Before living in a community, man used to be a lonely animal. The harshness of life in the natural habitat compelled him to invent the system of the community. Thus, he had to give up a great deal of his individual freedom, controlling his primitive instincts in consideration for the others’ freedom. Of course, there is no such a particular person, at a specific point in time, which sat down and invented the system of the community. Neither can such an accumulated legacy come instantly at a dose. It rather evolved through sagging duration of times, governed by a very slow rhythm, in ancient ages; then later forcefully imposed over individuals, compelling them to a civilized-like behavior. Living in a community assigns an individual to certain rules and sets of conduct. The rules organize economic activity and consumption and general social manner, during peace as in wartime, regulating marriage, family protection and upbringing, and so forth. Such rules, which are sometimes held through norms and social values and at others enforced by laws, constitute the germ of human civilization.
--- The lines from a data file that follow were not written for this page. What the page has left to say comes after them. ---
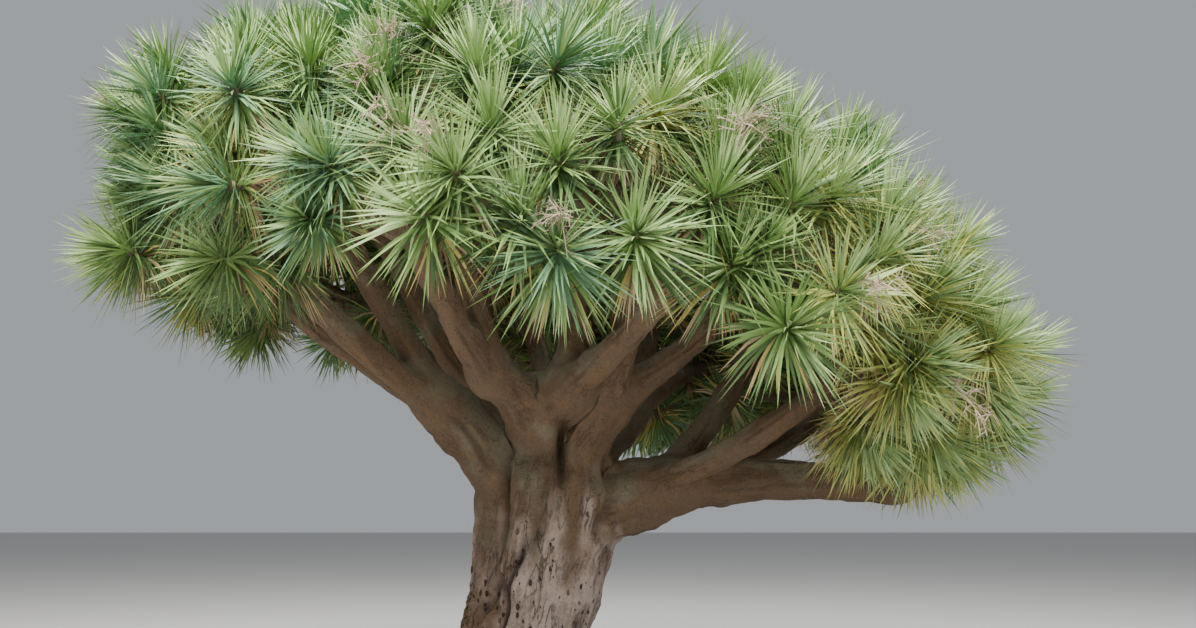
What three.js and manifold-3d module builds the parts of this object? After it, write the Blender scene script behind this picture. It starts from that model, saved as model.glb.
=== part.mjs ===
// A dragon tree, rooted in the ground: millimetres, +Z up, the origin in the middle of the trunk's
// flat cut at ground level. The trunk leans towards +X and the front of the tree is -Y.
// Limbs part at the trunk's head and fork again. Each last branch carries one mass of foliage,
// whose twigs go on forking in two and end in tufts of sword-shaped leaves.
import * as THREE from "three";
import { mergeVertices } from "three/addons/utils/BufferGeometryUtils.js";
import Module from "manifold-3d";

const wasm = await Module();
wasm.setup();

const GAP = 0.3; // clearance where one solid meets the next
const GOLDEN_TURN = Math.PI * (3 - Math.sqrt(5));
const DEGREE = Math.PI / 180;
const UP = new THREE.Vector3(0, 0, 1);

const TRUNK = {
  height: 2000, // the crotch between the limbs
  shoulder: 1780, // where the head starts to round over
  leanReach: 360, // how far the top stands to the right of the foot
  leanPower: 1.5,
  waistRadius: 430,
  topRadius: 250,
  flare: 250, // added at the ground
  flareHeight: 350,
  rootLobes: 7,
  rootLobeDepth: 0.09,
  fluteCount: 5,
  fluteDepth: 0.035,
  fluteTwist: 0.6, // radians from the foot to the crotch
  sides: 20,
  rings: 10,
};

// The surface that the middles of the tufts lie on. The crown hangs lower on the right.
const CROWN = {
  centreX: 490,
  midHeight: 3200,
  reachRight: 3300,
  reachLeft: 3350,
  reachFront: 3050,
  reachBack: 3050,
  rise: 1880,
  tilt: 0.19, // fall of its middle plane for each unit to the right
  powerRight: 1.5, // a long straight slope
  powerLeft: 2, // a full round shoulder
  lowestFall: 107 * DEGREE, // how far round the edge the tufts go, from 0 at the top
  frontLift: 0.07, // the share by which that is less at the front
  rightDrop: 0.09, // the share by which it is more on the right
  backDrop: 0.07, // and at the back
  tufts: 84,
};

const TUFT = {
  coreRadius: 175,
  coreFlatness: 0.75,
  leaves: 8,
  leafLength: 520,
  leafWidth: 105,
  leafThickness: 16,
  rootInset: 30,
  narrowest: 12 * DEGREE, // from the tuft's axis to its inmost leaf
  widest: 108 * DEGREE,
  spread: 0.62, // below 1, more leaves lie flat than stand up
  droop: 0.16,
  turns: [1, 0.8, 0.6, 0.4, 0.2], // a leaf may be turned up to these shares of its tilt
  leafMargin: 30, // how much nearer a leaf's middle and tip lie to their own mass than to another
  upwards: 0.45, // how far the tuft's axis turns up from the crown's face
};

// The last branches, each from a limb to the foot of its mass.
const BRANCH = {
  rootRadius: 112,
  tipRadius: 78,
  sides: 6,
  rings: 4,
  bendOut: 0.58,
  bendUp: 0.42,
};

const TWIG = {
  stemDepth: 1150, // from the middle of a mass's face in to the foot of its stem
  tipRadius: 52,
  forkGrowth: 0.3, // a twig's radius grows by this power of the tufts it serves
  sides: 3,
  stemSides: 6,
};

const LIMB = { sides: 8, rings: 5, tipRounding: 0.55 };

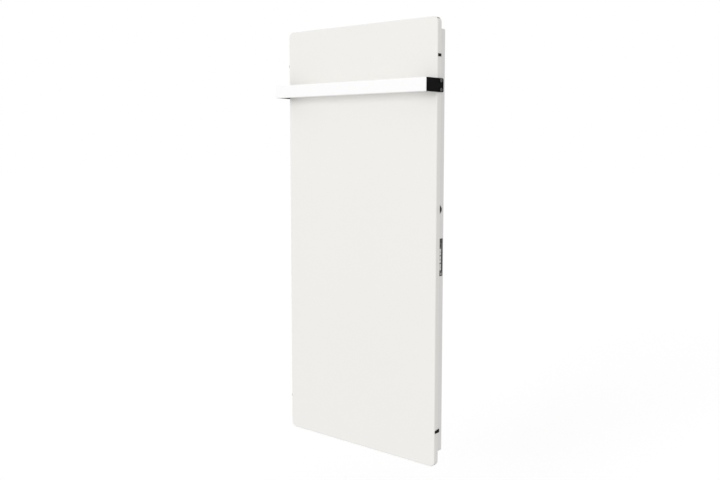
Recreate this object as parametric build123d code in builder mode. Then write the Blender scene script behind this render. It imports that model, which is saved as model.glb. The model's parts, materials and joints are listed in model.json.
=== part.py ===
from build123d import *
import os
from math import sqrt

# Wall panel convector heater with a towel bar.
# Millimetres. +Z is up, the front faces -Y and the viewer's right is +X.
# The origin is the centre of the four wall screws, on the plane of the wall.

os.makedirs("parts", exist_ok=True)

# ---------------------------------------------------------------- driving dimensions

# Front panel: a pressed steel tray, open at the back
panel_width = 450.0
panel_height = 1000.0
panel_depth = 14.0
panel_sheet = 1.2
panel_corner_radius = 13.0
panel_edge_radius = 2.5
corner_seam_width = 3.0  # between the folded flanges, at the middle of each corner
corner_seam_depth = 0.7  # down to the tab that closes it from inside
screws_below_top = 200.0  # the wall screws' centre below the panel's upper edge

# Rear casing: a folded steel box, open at the front, that laps inside the tray
casing_sheet = 1.0
casing_behind_panel = 17.0
casing_lap = 10.0
casing_below_top = 25.0
casing_above_foot = 32.5
casing_corner_radius = 4.0
casing_edge_radius = 2.0
lap_clearance = 0.3
wall_gap = 15.0  # from the casing's rear to the wall
cut_over = 1.0  # how far a cut runs past the face it starts from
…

Also, to these rules goes the merit of educating and refining the individuals, before the establishment of the systemized education of today.

From this discussion, we may draw two premises:

(1) For a human being, the individual freedom is fundamental.

(2) The community freedom, which is in practice a means for the individual freedom, can only be institutionalized through limiting the individual freedom. Hence, in fact, there is no contradiction between the two, as may appear at a short sight.

In turn, the two principles lead us to one conclusion. That is: any education must enable the individuals to adapt, and fully configure, their personal freedom with that of the community, so that they won’t contradict with themselves and with their surroundings. Actually, the person who is able to lead a straight, free, fruitful, and useful life as an individual can have a very positive social role. As a matter of fact, he derives his happiness from making the others happy.

If the above is true, then it appears that education rests in two major divisions:

(1) Professional Education

(2) Moral Education

As to the first, the society can not be properly served towards civilization and righteousness, except by virtue of the professional skills. Besides, a skill is in itself essential to the practice of the individual freedom. Work perfection rectifies a person’s character, develops self-esteem, and establishes homogeneity and unity between his mind and his body. Such homogeneity and unity are credits attained through the concentration effort required by a perfected work, from each of the hand, the eye, and the mind, at the same and one time.

Moral education, on the other hand, is necessary. Nothing is more important, in dealing with people, than good manners. Law draws the other edge, putting limits for the accepted behavior. Morals make an individual spontaneous in doing the best, without the least consideration of fear from law or from consequent punishments at wrong deeds. As such, his social behavior is wholly derived from his own values and self-discipline. This process demonstrates the “high” individual freedom, and brings about the coordination between the individual freedom and the group freedom, falsifying by that the apparent conflict between the two.